_Exercise task_
Exactly the lines from the line with "0.47), 0.4, metallic=1.0)" to the line with "zip(*points))), Vector(map(max, zip(*points)))" should be extracted, both included, with no other lines.

_Available data_
+++

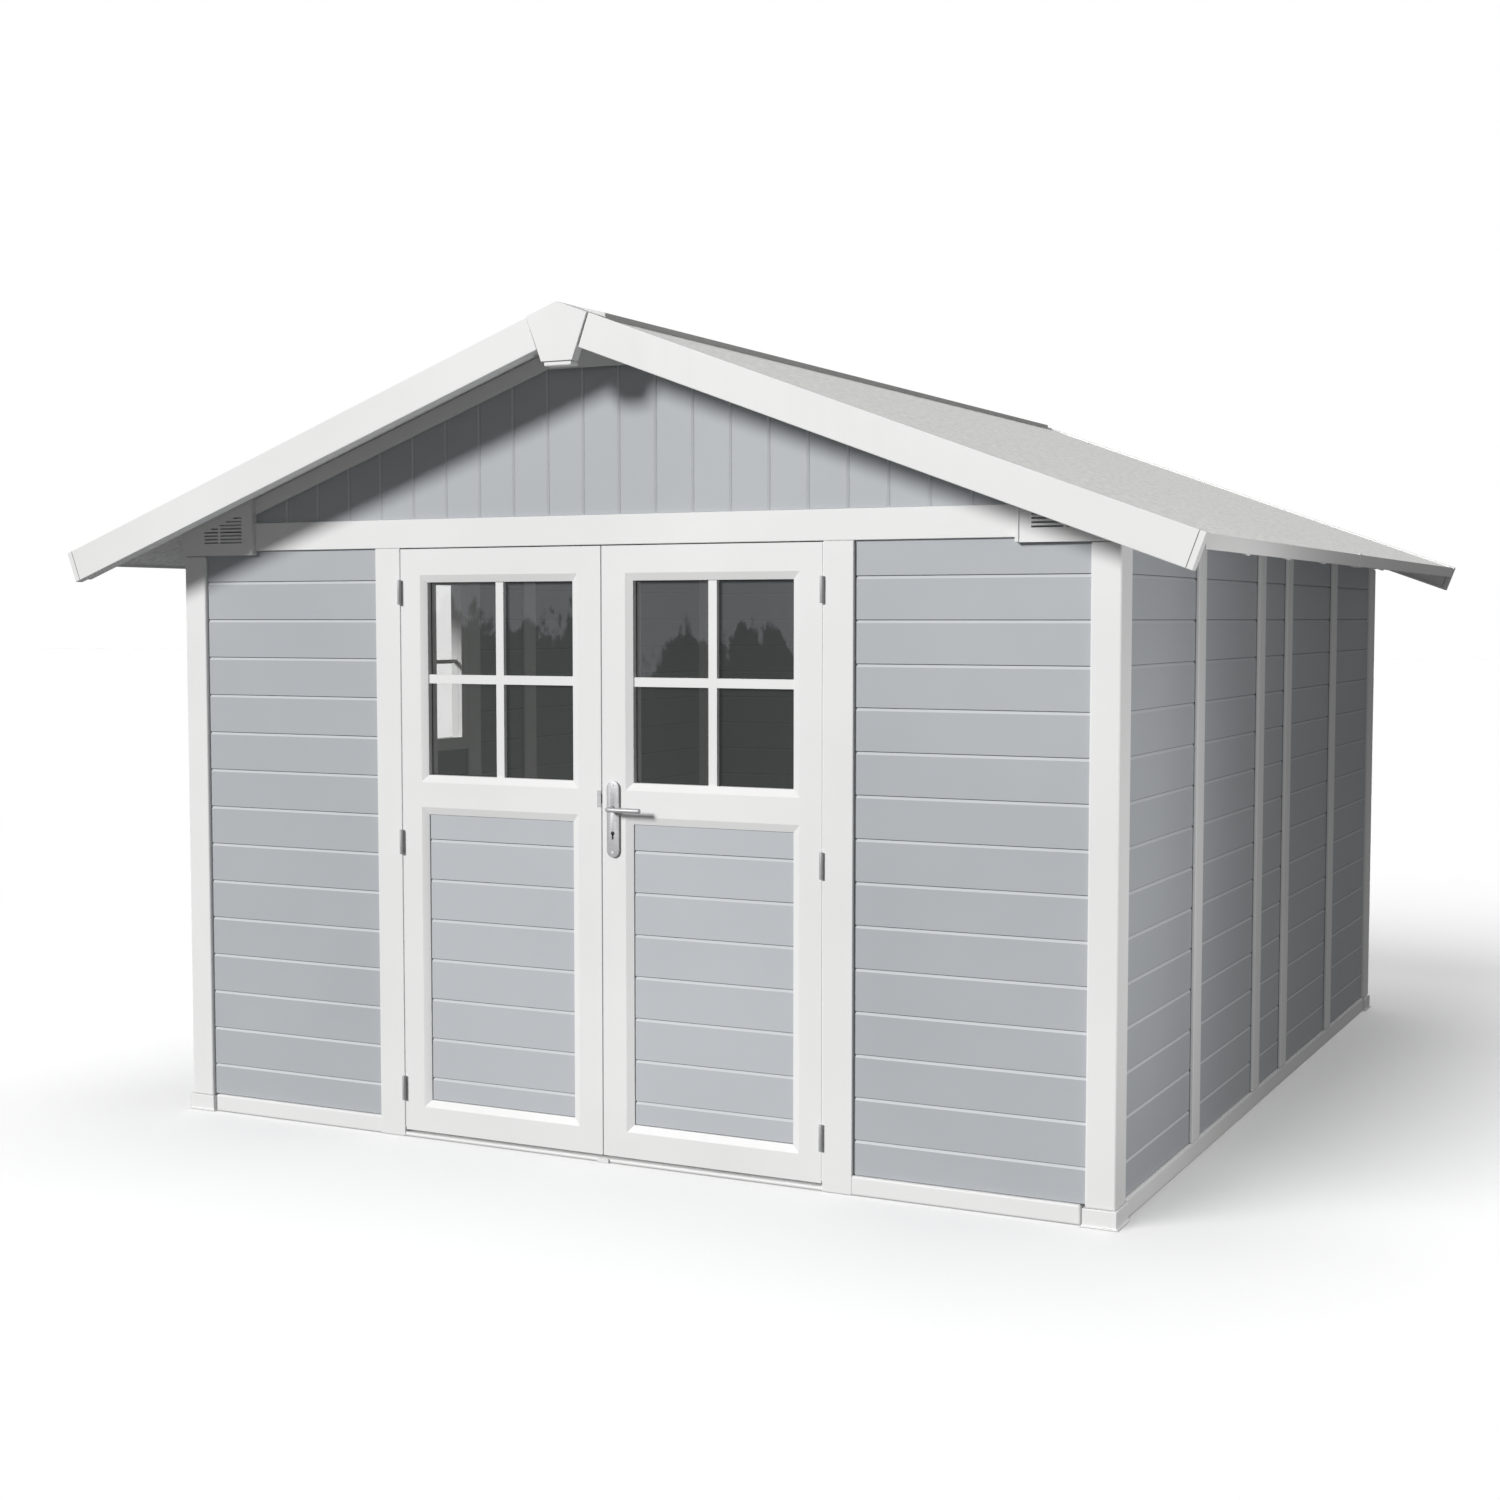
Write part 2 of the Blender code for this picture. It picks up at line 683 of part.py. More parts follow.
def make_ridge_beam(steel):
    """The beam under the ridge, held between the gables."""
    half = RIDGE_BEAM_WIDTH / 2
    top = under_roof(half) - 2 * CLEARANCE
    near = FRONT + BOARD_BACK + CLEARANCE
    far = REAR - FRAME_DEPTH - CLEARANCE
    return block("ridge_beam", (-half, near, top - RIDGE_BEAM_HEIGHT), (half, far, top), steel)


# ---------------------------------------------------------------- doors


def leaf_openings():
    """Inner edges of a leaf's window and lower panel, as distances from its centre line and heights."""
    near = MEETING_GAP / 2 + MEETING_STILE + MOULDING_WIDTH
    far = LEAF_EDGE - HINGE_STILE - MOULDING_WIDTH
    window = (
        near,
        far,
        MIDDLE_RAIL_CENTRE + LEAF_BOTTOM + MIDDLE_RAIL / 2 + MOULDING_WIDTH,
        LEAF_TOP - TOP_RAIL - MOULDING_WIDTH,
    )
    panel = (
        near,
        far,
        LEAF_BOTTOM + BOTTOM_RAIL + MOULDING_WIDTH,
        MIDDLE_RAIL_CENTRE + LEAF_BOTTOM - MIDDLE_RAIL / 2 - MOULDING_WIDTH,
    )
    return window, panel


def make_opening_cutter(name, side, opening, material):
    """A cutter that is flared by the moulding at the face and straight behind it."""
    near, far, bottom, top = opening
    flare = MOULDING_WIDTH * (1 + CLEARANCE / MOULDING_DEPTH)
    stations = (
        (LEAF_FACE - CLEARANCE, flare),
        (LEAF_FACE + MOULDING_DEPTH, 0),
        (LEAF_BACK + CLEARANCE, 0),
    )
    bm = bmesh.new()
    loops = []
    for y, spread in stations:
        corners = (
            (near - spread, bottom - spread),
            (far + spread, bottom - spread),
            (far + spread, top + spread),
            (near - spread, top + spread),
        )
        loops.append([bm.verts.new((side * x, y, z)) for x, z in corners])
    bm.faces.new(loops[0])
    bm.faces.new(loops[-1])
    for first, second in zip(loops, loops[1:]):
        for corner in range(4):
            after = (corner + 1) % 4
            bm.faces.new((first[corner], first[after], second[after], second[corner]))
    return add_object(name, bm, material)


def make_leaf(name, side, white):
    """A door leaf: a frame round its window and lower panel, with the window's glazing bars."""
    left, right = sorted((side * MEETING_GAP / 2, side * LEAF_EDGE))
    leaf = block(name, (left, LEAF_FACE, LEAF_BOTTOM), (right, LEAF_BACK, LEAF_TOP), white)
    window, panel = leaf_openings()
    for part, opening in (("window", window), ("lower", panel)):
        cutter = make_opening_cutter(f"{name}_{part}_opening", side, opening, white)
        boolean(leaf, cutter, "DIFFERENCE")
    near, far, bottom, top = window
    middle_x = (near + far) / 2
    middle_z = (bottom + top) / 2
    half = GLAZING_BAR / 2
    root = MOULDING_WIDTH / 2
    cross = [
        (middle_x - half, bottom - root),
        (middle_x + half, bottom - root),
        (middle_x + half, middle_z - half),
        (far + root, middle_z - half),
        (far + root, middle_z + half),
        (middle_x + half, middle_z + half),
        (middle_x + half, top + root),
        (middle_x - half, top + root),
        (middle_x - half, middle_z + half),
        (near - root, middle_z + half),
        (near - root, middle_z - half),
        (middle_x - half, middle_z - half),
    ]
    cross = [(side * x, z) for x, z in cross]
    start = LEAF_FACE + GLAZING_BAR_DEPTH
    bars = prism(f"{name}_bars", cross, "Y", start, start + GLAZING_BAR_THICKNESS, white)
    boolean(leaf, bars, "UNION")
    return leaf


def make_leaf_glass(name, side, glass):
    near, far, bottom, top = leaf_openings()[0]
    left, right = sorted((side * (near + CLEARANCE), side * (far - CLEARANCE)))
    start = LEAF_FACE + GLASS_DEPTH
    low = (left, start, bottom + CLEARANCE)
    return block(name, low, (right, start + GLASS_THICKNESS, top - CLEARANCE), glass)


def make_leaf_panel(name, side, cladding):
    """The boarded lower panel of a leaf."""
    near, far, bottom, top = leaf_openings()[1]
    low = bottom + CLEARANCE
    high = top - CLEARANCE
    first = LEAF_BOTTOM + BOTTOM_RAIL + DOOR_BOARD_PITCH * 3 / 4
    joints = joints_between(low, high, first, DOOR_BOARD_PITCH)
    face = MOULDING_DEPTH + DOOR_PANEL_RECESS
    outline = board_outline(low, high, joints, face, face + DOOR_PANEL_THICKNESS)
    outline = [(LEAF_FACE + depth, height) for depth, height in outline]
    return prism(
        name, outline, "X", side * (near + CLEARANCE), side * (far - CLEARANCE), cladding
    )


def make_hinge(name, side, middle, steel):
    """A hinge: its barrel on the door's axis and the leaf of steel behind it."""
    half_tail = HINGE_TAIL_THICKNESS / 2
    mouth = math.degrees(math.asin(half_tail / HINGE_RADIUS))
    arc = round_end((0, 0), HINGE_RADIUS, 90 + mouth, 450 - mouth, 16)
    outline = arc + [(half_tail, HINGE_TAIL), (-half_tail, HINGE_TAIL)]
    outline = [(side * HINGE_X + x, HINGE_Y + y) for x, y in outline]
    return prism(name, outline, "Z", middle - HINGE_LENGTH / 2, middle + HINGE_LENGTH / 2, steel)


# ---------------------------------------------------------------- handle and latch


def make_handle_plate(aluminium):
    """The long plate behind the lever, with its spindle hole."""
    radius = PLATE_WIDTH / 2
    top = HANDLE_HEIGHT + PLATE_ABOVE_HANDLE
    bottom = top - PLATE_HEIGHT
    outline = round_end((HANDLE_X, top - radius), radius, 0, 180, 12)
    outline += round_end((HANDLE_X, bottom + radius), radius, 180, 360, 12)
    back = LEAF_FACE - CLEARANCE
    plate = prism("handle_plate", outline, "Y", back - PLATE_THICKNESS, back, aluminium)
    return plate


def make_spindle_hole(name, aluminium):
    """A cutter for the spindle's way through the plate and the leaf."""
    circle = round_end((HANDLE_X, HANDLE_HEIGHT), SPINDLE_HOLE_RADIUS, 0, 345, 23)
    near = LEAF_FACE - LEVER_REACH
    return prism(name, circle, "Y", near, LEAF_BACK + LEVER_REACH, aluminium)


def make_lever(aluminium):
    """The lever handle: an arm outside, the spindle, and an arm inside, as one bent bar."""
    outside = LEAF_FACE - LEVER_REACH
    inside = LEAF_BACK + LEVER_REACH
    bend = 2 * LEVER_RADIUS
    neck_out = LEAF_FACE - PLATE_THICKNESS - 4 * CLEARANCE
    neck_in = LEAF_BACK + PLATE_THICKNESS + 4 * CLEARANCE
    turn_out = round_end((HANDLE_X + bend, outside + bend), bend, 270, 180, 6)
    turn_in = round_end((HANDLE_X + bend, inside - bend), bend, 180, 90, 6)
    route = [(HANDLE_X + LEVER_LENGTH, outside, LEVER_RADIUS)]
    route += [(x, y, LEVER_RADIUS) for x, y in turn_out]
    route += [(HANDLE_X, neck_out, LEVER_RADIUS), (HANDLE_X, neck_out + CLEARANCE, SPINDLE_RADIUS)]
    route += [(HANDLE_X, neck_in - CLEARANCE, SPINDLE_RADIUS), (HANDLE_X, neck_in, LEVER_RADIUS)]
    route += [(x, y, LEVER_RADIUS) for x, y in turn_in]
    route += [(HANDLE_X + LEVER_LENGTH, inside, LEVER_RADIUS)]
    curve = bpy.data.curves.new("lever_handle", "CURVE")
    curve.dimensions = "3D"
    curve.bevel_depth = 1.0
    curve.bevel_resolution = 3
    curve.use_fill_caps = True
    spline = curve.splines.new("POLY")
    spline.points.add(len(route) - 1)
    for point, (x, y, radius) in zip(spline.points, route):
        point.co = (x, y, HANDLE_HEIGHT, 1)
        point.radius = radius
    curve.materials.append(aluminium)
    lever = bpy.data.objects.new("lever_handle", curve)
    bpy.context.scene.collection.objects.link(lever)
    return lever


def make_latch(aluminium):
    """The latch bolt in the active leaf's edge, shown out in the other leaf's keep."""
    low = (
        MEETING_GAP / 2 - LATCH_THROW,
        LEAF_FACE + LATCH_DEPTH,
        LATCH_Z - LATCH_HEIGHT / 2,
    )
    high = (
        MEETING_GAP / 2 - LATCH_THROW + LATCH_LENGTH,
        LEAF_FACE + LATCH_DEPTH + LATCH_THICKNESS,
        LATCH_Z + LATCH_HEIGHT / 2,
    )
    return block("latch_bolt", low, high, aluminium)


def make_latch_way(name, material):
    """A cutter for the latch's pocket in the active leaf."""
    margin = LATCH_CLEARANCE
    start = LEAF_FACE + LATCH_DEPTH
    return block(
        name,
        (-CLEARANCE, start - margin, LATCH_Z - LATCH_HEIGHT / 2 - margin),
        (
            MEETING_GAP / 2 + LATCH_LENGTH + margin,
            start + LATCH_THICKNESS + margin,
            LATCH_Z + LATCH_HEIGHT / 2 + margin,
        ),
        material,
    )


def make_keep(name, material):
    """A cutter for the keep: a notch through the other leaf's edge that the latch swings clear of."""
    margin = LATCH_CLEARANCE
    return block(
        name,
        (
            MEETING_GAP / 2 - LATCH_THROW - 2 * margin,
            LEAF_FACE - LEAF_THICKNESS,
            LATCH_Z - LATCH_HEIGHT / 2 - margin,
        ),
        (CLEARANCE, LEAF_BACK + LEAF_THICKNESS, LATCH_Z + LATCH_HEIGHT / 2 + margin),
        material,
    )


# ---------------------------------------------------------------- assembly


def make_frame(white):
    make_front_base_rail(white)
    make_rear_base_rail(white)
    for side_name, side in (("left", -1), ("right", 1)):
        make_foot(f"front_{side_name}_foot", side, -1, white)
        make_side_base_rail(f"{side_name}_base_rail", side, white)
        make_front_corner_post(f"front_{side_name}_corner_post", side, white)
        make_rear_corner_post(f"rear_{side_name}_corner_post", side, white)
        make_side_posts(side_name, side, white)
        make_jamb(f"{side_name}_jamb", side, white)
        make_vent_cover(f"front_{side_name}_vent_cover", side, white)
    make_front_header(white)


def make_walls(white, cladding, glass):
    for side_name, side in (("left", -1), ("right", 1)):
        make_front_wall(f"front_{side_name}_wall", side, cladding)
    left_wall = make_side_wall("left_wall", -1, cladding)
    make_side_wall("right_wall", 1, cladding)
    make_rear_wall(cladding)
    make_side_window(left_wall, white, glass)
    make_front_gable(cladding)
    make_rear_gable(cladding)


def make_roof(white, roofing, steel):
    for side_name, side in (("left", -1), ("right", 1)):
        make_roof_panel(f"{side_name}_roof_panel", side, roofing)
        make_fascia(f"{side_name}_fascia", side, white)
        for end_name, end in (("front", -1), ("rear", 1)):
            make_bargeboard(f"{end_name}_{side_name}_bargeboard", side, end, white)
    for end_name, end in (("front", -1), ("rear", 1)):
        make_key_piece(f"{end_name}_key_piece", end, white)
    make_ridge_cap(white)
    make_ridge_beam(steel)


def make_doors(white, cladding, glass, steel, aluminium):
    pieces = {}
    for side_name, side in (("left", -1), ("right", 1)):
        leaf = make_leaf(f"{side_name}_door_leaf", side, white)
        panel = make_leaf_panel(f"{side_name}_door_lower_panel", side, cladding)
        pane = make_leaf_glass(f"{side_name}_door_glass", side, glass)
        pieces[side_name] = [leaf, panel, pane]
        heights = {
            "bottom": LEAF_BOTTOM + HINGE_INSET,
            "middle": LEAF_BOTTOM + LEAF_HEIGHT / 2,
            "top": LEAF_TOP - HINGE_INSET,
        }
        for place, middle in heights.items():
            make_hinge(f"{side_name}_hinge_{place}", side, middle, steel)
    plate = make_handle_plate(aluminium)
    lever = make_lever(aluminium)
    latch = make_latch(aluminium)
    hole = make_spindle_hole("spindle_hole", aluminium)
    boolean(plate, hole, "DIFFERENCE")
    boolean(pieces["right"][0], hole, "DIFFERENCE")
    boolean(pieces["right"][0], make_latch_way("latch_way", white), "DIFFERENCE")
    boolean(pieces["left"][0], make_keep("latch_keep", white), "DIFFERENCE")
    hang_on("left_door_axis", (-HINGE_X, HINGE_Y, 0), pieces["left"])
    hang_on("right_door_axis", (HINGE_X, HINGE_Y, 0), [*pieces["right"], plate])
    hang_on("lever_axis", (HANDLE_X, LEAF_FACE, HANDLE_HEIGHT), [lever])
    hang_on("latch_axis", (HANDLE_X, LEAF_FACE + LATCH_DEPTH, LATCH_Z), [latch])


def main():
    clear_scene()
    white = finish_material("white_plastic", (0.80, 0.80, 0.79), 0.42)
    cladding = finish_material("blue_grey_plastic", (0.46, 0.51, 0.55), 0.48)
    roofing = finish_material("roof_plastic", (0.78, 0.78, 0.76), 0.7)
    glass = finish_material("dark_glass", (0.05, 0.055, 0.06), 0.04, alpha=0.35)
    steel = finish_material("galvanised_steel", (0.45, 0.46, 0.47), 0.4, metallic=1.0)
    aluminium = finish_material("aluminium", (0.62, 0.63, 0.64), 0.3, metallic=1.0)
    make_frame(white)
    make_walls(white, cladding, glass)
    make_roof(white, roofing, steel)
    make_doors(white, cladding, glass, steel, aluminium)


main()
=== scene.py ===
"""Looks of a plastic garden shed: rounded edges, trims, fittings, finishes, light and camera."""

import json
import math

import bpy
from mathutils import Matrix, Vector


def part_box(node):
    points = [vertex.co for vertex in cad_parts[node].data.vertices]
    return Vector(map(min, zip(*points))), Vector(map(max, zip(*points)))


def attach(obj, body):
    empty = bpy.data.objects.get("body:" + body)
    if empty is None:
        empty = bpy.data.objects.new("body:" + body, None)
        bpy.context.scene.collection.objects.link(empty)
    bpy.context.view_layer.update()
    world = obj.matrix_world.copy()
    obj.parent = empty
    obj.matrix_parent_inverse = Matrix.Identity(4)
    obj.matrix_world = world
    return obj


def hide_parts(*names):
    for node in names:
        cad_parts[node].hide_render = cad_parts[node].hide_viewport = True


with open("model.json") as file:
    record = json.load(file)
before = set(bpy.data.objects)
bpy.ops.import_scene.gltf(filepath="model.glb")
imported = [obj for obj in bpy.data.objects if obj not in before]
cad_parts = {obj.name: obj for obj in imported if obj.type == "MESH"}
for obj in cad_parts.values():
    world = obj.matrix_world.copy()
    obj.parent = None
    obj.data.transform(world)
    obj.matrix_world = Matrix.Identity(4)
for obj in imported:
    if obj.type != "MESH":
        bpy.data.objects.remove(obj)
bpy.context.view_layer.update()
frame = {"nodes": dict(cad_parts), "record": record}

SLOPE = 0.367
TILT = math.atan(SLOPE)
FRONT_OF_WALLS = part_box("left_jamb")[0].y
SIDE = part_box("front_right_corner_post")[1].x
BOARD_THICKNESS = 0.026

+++

_Response to this exercise_
    steel = finish_material("galvanised_steel", (0.45, 0.46, 0.47), 0.4, metallic=1.0)
    aluminium = finish_material("aluminium", (0.62, 0.63, 0.64), 0.3, metallic=1.0)
    make_frame(white)
    make_walls(white, cladding, glass)
    make_roof(white, roofing, steel)
    make_doors(white, cladding, glass, steel, aluminium)


main()
=== scene.py ===
"""Looks of a plastic garden shed: rounded edges, trims, fittings, finishes, light and camera."""

import json
import math

import bpy
from mathutils import Matrix, Vector


def part_box(node):
    points = [vertex.co for vertex in cad_parts[node].data.vertices]
    return Vector(map(min, zip(*points))), Vector(map(max, zip(*points)))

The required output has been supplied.